◆ Your objective
Extract, word for word, every line from the one containing "lens_seal();" through the one containing "the tail lamp", with both end lines kept.

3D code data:
+-------+
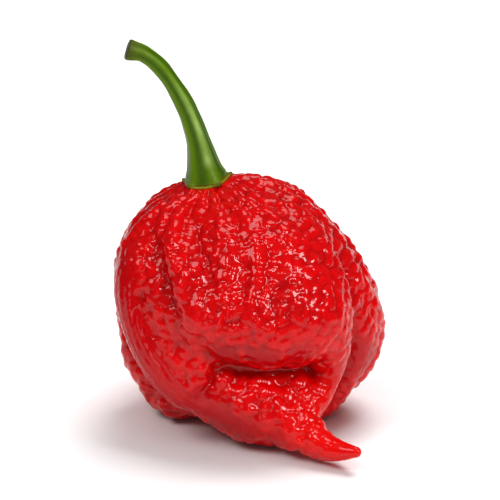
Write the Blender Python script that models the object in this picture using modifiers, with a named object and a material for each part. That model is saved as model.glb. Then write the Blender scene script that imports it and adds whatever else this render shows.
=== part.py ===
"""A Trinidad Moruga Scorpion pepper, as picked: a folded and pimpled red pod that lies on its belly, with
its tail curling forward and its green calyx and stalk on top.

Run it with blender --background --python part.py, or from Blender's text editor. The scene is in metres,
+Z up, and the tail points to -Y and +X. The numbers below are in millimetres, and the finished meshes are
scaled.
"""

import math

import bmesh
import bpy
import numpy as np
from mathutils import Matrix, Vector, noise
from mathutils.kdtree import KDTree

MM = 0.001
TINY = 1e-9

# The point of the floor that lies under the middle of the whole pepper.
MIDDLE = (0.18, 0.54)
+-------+
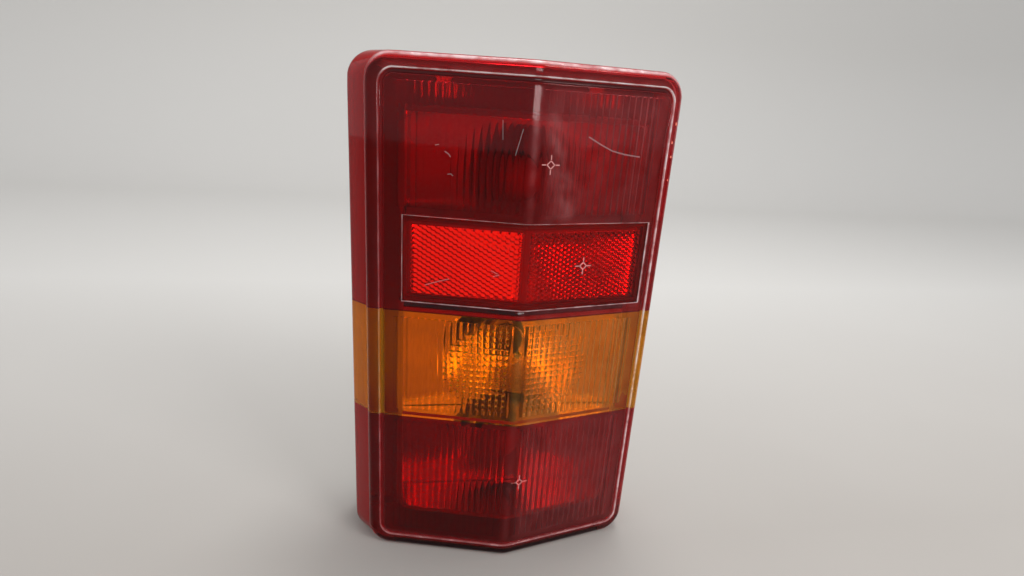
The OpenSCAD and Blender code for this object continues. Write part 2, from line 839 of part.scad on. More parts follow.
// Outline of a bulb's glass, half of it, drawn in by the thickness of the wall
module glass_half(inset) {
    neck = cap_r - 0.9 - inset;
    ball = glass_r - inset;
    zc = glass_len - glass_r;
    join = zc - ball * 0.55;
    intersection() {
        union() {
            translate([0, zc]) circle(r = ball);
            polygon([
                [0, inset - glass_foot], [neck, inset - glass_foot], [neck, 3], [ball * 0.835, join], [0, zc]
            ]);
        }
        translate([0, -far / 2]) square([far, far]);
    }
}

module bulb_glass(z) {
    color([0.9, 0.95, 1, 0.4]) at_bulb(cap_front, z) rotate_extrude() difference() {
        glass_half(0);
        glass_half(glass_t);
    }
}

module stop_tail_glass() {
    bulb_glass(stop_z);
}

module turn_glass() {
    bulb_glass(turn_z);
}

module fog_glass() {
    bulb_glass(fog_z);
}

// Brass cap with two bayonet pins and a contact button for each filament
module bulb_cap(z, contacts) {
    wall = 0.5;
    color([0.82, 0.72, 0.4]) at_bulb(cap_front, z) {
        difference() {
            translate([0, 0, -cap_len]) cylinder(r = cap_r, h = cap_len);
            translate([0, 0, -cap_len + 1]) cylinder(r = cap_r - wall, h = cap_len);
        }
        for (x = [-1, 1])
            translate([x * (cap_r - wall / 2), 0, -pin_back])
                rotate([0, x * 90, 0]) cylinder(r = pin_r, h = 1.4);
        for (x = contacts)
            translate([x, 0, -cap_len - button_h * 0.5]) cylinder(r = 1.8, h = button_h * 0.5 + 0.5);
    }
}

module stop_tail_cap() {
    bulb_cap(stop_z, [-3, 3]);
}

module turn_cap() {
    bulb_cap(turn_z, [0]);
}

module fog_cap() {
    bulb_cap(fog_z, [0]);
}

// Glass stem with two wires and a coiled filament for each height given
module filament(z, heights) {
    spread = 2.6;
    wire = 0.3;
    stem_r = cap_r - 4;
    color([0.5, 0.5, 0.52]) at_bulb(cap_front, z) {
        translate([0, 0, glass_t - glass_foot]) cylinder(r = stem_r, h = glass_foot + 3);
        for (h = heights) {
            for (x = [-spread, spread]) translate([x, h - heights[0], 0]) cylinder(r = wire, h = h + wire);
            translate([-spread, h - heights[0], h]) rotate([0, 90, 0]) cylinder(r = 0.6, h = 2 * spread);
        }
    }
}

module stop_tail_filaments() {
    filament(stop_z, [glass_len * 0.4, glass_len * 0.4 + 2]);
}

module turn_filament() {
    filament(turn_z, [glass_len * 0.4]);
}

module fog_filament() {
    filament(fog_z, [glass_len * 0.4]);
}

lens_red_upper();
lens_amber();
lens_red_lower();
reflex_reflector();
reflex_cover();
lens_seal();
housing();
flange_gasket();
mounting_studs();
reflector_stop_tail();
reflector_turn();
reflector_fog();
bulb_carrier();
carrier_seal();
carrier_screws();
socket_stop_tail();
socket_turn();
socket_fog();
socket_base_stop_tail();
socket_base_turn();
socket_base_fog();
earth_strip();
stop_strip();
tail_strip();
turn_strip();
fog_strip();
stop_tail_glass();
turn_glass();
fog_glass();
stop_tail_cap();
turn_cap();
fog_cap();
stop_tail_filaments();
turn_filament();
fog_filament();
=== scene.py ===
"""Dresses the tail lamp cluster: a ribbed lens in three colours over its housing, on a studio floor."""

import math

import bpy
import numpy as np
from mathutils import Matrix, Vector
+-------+
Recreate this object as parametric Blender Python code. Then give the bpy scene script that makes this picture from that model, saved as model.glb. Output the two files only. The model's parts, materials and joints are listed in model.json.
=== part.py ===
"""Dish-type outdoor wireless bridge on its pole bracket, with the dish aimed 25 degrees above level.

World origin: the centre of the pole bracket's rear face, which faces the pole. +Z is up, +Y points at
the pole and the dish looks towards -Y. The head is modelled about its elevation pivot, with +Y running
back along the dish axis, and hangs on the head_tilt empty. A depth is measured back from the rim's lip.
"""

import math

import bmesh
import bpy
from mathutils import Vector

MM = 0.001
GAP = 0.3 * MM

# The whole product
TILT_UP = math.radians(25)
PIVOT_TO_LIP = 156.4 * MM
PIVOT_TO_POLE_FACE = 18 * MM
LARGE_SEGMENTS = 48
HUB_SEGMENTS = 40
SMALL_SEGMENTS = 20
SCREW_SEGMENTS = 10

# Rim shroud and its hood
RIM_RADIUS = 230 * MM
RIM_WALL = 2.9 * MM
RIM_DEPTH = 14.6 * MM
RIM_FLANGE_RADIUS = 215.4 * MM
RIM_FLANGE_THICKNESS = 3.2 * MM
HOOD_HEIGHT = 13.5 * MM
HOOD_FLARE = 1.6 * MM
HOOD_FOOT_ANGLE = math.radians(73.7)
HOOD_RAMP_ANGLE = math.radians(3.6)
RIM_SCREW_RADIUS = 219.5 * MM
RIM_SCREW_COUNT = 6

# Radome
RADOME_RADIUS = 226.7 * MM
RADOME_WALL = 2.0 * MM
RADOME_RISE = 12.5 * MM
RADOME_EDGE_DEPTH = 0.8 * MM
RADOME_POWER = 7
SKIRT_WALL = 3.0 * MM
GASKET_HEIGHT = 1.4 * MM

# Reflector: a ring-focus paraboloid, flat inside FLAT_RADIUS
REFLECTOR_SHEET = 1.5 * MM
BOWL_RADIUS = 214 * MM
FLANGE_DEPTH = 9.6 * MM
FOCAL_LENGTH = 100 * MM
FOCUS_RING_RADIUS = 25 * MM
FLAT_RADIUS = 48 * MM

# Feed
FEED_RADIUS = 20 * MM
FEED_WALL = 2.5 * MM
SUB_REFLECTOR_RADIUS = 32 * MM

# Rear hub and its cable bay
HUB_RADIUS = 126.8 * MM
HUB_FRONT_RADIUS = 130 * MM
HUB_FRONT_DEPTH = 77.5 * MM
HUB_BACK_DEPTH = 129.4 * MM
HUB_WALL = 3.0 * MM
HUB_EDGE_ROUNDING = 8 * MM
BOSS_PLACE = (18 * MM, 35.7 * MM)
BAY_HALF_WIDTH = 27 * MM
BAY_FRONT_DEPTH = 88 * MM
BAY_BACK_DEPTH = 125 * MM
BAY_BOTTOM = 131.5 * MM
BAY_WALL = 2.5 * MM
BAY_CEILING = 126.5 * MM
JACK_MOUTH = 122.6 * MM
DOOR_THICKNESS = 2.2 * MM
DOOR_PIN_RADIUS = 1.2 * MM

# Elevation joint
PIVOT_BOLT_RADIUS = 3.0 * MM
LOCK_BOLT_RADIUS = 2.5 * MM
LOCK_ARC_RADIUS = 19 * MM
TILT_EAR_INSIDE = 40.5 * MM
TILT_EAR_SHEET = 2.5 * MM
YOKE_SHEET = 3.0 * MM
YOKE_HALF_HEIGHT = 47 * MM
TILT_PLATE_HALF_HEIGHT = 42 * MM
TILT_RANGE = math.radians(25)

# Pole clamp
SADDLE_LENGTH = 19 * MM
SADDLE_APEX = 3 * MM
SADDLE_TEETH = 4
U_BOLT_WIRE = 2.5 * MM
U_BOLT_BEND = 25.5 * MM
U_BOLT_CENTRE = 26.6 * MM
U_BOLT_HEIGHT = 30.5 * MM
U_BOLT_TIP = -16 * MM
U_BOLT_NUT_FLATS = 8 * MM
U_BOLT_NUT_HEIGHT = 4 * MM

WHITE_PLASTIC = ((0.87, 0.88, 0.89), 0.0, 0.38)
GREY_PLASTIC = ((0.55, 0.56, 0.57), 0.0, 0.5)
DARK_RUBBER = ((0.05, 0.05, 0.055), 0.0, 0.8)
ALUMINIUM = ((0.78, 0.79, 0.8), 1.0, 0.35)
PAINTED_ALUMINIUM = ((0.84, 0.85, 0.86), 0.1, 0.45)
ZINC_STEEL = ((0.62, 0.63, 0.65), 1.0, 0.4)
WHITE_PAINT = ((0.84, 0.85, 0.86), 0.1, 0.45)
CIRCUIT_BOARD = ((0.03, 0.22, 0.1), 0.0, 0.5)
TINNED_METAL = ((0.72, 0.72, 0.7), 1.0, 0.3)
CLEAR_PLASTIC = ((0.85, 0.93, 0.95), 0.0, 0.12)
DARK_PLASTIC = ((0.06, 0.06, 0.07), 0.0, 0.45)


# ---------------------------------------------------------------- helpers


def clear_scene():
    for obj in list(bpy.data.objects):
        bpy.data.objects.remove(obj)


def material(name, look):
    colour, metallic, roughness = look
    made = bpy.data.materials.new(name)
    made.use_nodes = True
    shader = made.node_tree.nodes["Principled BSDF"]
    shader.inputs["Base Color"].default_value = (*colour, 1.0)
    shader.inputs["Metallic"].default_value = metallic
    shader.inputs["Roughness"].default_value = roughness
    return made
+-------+
◆ Finished answer
lens_seal();
housing();
flange_gasket();
mounting_studs();
reflector_stop_tail();
reflector_turn();
reflector_fog();
bulb_carrier();
carrier_seal();
carrier_screws();
socket_stop_tail();
socket_turn();
socket_fog();
socket_base_stop_tail();
socket_base_turn();
socket_base_fog();
earth_strip();
stop_strip();
tail_strip();
turn_strip();
fog_strip();
stop_tail_glass();
turn_glass();
fog_glass();
stop_tail_cap();
turn_cap();
fog_cap();
stop_tail_filaments();
turn_filament();
fog_filament();
=== scene.py ===
"""Dresses the tail lamp cluster: a ribbed lens in three colours over its housing, on a studio floor."""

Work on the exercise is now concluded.